Where time adverbs sit in the middle

If you do not front the adverb, it usually lands in the middle field of the clause — after the verb (and after a pronoun object), before place expressions. Short, frequency-type adverbs like altyd, dikwels, soms, nooit especially like this middle slot.

Hy drink altyd koffie in die oggend.

He always drinks coffee in the morning.

Ek sien haar dikwels by die winkel.

I often see her at the shop.

When a sentence stacks time, manner, and place together, Afrikaans follows the order Time – Manner – Place (TMP), the reverse of common English habits. Time comes first, place comes last.

Sy ry môre vinnig stad toe.

She's driving to the city quickly tomorrow.

Here môre (time) precedes vinnig (manner), which precedes stad toe (place). An English speaker is tempted to say "to the city quickly tomorrow" — place first — but Afrikaans wants time leading and place trailing. The full ordering rules live on adverb order.

nooit: never — and the closing nie

nooit ("never") is a negative word, and like all Afrikaans negatives it triggers the clause-closing nie at the end. You front nooit for emphasis just like any time adverb, and inversion still applies.

Ek sal jou nooit vergeet nie.

I will never forget you.

Hy kom nooit betyds nie.

He never comes on time.

Nooit weer nie!

Never again!

The first nooit does the negating; the closing nie seals the clause. This is the standard Afrikaans negation frame — see negation for the full pattern — but it is worth flagging here because nooit is a time adverb you will use constantly.

dan versus toe: two words for "then"

English uses "then" both for sequencing the future ("first we eat, then we go") and for narrating the past ("we ate, then we left"). Afrikaans splits these. dan is "then" looking forward — the next step, a consequence, a sequence in the present or future. toe is "then" in the past — what happened next, back then, in a story already told.

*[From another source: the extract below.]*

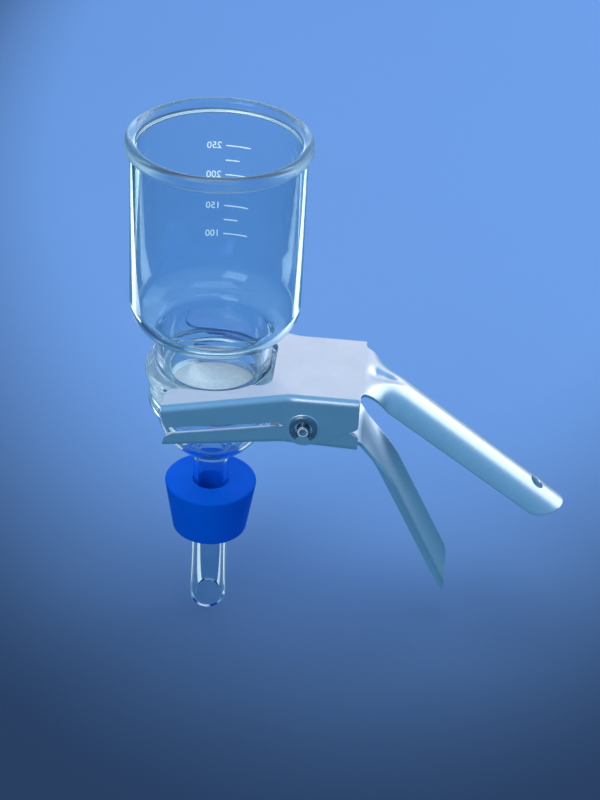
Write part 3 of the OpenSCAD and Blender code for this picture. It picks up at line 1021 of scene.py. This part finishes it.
    def holes(self):
        """The pin's bores and, where there is one, the hanging hole, as (x, s, radius)."""
        s = self.across(*self.pivot)
        holes = [(self.pivot[0], s, PIN_R + 0.05), (self.pivot[0], -s, PIN_R + 0.05)]
        if self.hang:
            holes.append((self.neck + self.length - HANG_INSET, 0.0, self.hang / 2))
        return holes

    def creases(self):
        """Lines to cut the blank along, so that it folds smoothly, as (point, normal, x from,
        x to)."""
        lines = [((x, 0), (1, 0), -PAST_ALL, PAST_ALL) for x in (self.knee, self.neck)]
        for i in range(-5, 6):
            lines.append(((self.knee + i * 0.5, 0), (1, 0), -PAST_ALL, self.neck))
        slope = math.tan(math.radians(self.flare))
        stretch = 1 / math.cos(math.radians(self.flare))
        segments = 10
        for i in range(segments + 1):
            s = self.half - BEND_R + BEND_R * QUARTER * i / segments
            wide = self.half - BEND_R * stretch + BEND_R * QUARTER * i / segments
            for side in (-1, 1):
                lines.append(((0, side * s), (0, 1), self.knee, JAW_BACK))
                lines.append(((self.knee, side * wide), (side * slope, 1), -PAST_ALL, self.knee))
        across = int(self.full_r * math.asin(GRIP_HALF / self.full_r) / STRIP) + 6
        for i in range(-across, across + 1):
            lines.append(((0, i * STRIP), (0, 1), self.neck, PAST_ALL))
        # Cuts across the handle, close where it bends and wider along its straight part.
        length = 0.5
        while length < self.length - 1:
            lines.append(((self.neck + length, 0), (1, 0), self.neck, PAST_ALL))
            length += 0.6 if length < max(self.bent, 12) else (1.5 if length < self.sink else 5.0)
        return lines

    def mesh(self, name):
        """Cuts the blank with its rounded edges, then folds it."""
        shape = bmesh.new()
        loops = [anticlockwise(self.outline())]
        for x, s, radius in self.holes():
            loops.append(arc((x, s), radius, 360, 0, 40)[:-1])
        sheet, edge = self.sheet, self.edge
        levels = []
        for i in range(4):
            a = QUARTER * i / 3
            levels.append((edge * (1 - math.sin(a)), edge * (1 - math.cos(a))))
        levels += [(inset, sheet - t) for inset, t in reversed(levels)]
        top, bottom = [], []
        for loop in loops:
            rings = [new_ring(shape, [(x, s, t) for x, s in offset(loop, inset)])
                     for inset, t in levels]
            skin(shape, rings)
            top += ring_edges(shape, rings[0])
            bottom += ring_edges(shape, rings[-1])
        for edges in (top, bottom):
            bmesh.ops.triangle_fill(shape, use_beauty=True, edges=edges)
        bmesh.ops.recalc_face_normals(shape, faces=shape.faces)
        for point, normal, low, high in self.creases():
            cut = [f for f in shape.faces if low - 1e-4 < f.calc_center_median().x < high + 1e-4]
            parts = set(cut)
            for f in cut:
                parts.update(f.edges)
                parts.update(f.verts)
            bmesh.ops.bisect_plane(shape, geom=list(parts), dist=1e-4,
                                   plane_co=(*point, 0), plane_no=(*normal, 0))
        bmesh.ops.triangulate(shape, faces=[f for f in shape.faces if len(f.verts) > 4])
        for v in shape.verts:
            v.co = self.place(self.shape(v.co)) * MM
        mesh = finished(shape, name)
        mesh.shade_smooth()
        return mesh


def anticlockwise(loop):
    area = sum(a[0] * b[1] - b[0] * a[1] for a, b in zip(loop, loop[1:] + loop[:1]))
    return loop if area > 0 else loop[::-1]


def offset(loop, inset):
    """The loop moved to its left by inset, with its corners mitred."""
    if inset < 1e-9:
        return loop
    moved = []
    for p, q, r in zip(loop[-1:] + loop[:-1], loop, loop[1:] + loop[:1]):
        p, q, r = Vector(p), Vector(q), Vector(r)
        a, b = (q - p).normalized(), (r - q).normalized()
        left = Vector((-a.y - b.y, a.x + b.x))
        left.normalize()
        reach = inset / max(0.5, left.dot(Vector((-a.y, a.x))))
        moved.append((q.x + left.x * reach, q.y + left.y * reach))
    return moved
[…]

dan (forward / present / future):

Eers eet ons, dan gaan ons fliek toe.

First we eat, then we go to the movies.

As jy moeg is, dan moet jy rus.

If you're tired, then you must rest.

toe (past narration):

Ons het geëet, toe het ons geloop.

We ate, then we left.

Sy het my gesien, toe het sy gewaai.

She saw me, then she waved.

Notice that toe here is the narrative "and then" of past storytelling, the same word that means "when" for a single past event. If you are telling a story that already happened, "then" is toe; if you are laying out steps that follow now, "then" is dan. Mixing them up — using dan to narrate the past — is a classic English-speaker slip.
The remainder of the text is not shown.